Elvis Presley's first recording sells for $300,000
- Published
The first record Elvis Presley ever made has sold at auction for $300,000 (£198,000).
An unnamed buyer placed the winning bid online for the 78 rpm recording of My Happiness, the first time it has come up for public sale.
The auction was held at Presley's former home Graceland on what would have been his 80th birthday.
Presley recorded the ballad in 1953 when he was 18-years-old.
He wanted to find out what his voice sounded like on record and paid $4 for the session to record My Happiness and That's When Your Heartaches Begin onto acetate.
Presley was said to have made the recording partly as a present for his mother.
But the family did not have a record player, so he took it to his friend Ed Leek's house to listen to the results of the session and left it there.
Mr Leek kept the record in a safe for 60 years and after he and his wife died their niece Lorisa Hilburn inherited it.

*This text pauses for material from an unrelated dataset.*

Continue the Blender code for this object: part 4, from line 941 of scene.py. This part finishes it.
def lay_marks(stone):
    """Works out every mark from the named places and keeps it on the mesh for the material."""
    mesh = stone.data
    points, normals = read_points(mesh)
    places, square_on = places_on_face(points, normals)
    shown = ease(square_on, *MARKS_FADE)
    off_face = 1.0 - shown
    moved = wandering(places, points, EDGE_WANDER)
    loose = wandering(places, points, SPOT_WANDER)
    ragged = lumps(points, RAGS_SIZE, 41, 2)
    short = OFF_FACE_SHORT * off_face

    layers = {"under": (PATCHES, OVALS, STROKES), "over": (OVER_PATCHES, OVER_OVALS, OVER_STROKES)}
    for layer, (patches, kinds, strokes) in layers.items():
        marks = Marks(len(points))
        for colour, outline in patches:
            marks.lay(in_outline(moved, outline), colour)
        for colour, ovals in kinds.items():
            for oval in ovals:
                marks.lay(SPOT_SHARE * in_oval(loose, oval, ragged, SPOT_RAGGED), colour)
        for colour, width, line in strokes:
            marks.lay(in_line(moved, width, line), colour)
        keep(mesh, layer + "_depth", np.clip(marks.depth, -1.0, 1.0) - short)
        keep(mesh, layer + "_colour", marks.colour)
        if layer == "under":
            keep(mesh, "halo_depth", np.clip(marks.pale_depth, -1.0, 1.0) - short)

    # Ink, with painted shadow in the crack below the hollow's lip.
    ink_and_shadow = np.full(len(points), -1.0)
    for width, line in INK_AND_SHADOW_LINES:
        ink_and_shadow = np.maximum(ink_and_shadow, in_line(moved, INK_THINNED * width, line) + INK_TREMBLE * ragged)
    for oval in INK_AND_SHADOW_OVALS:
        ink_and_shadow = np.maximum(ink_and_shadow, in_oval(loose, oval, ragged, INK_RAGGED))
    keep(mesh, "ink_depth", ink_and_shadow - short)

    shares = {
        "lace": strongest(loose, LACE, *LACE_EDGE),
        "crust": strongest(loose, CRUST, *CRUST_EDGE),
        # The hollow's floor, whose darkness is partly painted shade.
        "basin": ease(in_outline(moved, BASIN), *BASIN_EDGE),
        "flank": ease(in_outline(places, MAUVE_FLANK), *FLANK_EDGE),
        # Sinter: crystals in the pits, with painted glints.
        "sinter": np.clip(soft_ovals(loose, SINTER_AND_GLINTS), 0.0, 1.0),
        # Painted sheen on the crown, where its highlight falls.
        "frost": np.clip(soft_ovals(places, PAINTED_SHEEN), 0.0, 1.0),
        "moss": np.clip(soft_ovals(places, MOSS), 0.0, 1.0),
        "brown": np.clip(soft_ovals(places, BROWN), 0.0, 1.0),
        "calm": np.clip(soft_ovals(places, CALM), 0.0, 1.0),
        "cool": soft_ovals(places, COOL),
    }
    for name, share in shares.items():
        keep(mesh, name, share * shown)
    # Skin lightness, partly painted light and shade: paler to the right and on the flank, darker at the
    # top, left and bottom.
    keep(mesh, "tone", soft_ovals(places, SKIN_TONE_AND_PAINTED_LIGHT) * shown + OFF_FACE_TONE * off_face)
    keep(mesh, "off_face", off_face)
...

Ms Hilburn from Florida was surprised but "very happy" with how much the record sold for.
"There was adrenaline beforehand ... but when it was over, I was numb,'' she said. "It was surreal."
She plans to use some of the money to put her sons through college.

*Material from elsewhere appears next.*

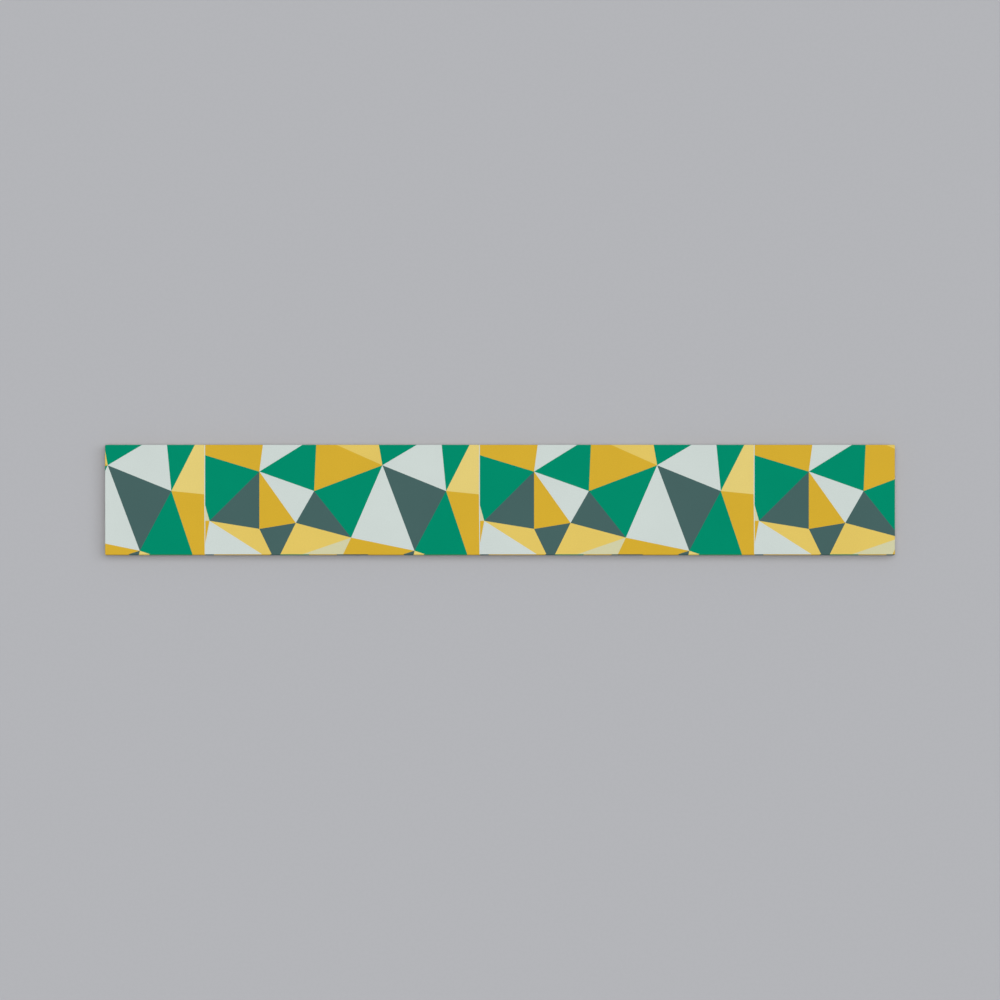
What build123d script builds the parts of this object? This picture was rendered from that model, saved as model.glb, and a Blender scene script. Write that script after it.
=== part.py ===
from build123d import *
import math
import os

# A long, thin glazed ceramic border tile for a wall, lying on its back.
#
# X runs along its length, Y across its width towards the edge that is upper on the wall,
# and Z out of the glazed face. The origin is the centre of the back, on the plane that
# the back's rim and ribs stand on.

# Driving dimensions, in millimetres and degrees
LENGTH = 500.0
WIDTH = 70.0
THICKNESS = 9.0

# The face ends in a softened edge, the arris, over which the glaze runs.
ARRIS_RADIUS = 0.5
# The press leaves a small bevel where the sides meet the back.
BACK_BEVEL = 0.8
# Seen from the front, a corner is rounder than both edges by this much, so that they can turn it.
CORNER_ALLOWANCE = 0.2

# Shallow keying grooves in the back give the adhesive a grip.
GROOVE_WIDTH = 6.0
GROOVE_DEPTH = 0.8
GROOVE_DRAFT = 20.0
RIB_WIDTH = 4.0
SMALLEST_SIDE_RIM = 6.0
END_RIM = 9.0


def pressed_slab():
    """The body of the tile, with rounded corners, a soft face edge and a bevelled back edge."""
    corner_radius = max(ARRIS_RADIUS, BACK_BEVEL) + CORNER_ALLOWANCE
    slab = extrude(RectangleRounded(LENGTH, WIDTH, corner_radius), amount=THICKNESS)
    face_edges = slab.faces().sort_by(Axis.Z).last.edges()
    slab = fillet(face_edges, ARRIS_RADIUS)
    back_edges = slab.faces().sort_by(Axis.Z).first.edges()
    return chamfer(back_edges, BACK_BEVEL)


def groove_centres():
    """The Y of each groove: as many as the side rims leave room for, spread about the middle."""
    pitch = GROOVE_WIDTH + RIB_WIDTH
    room = WIDTH - 2 * SMALLEST_SIDE_RIM
    count = math.floor((room + RIB_WIDTH) / pitch)
    return [(index - (count - 1) / 2) * pitch for index in range(count)]


def keying_groove(y):
    """One round-ended groove, widest at its mouth, so that the tile leaves the press."""
    mouth = SlotOverall(LENGTH - 2 * END_RIM, GROOVE_WIDTH)
    return Pos(0, y, 0) * extrude(mouth, amount=GROOVE_DEPTH, taper=GROOVE_DRAFT)


def border_tile():
    """The whole tile, pressed and fired as one piece."""
    tile = pressed_slab()
    for y in groove_centres():
        tile -= keying_groove(y)
    return tile


os.makedirs("parts", exist_ok=True)
export_step(border_tile(), "parts/border_tile.step")
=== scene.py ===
# %% [markdown]
# # A printed and glazed border tile
#
# The object is one piece of fired clay: a strip, long and thin, that runs through a tiled
# wall as a band of colour. Its face carries a print of straight-sided facets under a clear
# gloss glaze. The solid model gives its size and its form. Here the same tile gets what the
# eye sees: the print, the edge where the glaze ends, and the bare fired sides and back.
#
# Everything is in metres and in the frame of the solid model. X runs along the tile, Y
# across it and Z out of its face, and the origin is the centre of its back.

# %% Load the solid model and read its size
import math

import bmesh
import bpy
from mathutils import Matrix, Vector, noise


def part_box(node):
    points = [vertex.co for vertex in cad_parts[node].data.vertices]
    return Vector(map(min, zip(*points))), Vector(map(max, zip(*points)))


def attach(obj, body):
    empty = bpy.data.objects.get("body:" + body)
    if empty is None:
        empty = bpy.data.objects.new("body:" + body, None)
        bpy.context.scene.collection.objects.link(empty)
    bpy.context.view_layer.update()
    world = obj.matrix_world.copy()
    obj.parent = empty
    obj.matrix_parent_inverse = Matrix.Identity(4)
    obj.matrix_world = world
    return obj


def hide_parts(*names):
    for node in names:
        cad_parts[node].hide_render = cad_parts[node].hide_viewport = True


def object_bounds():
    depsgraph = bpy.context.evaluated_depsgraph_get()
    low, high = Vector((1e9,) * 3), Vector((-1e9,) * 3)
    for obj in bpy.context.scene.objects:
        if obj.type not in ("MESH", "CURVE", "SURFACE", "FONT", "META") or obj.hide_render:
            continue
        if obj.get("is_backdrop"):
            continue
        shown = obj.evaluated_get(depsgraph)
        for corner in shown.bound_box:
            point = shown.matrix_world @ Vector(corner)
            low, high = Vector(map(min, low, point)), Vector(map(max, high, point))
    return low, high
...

Other items in the auction included Presley's first driving licence, scarves worn by Presley at concerts and gold necklaces with the initials TCB - short for the slogan Taking Care of Business.
Before the auction Priscilla and Lisa Marie Presley hosted a cake-cutting ceremony to mark what would have been Presley's 80th birthday.
Fans around the world have also taken part in birthday events, including a five day festival in Sydney, Australia.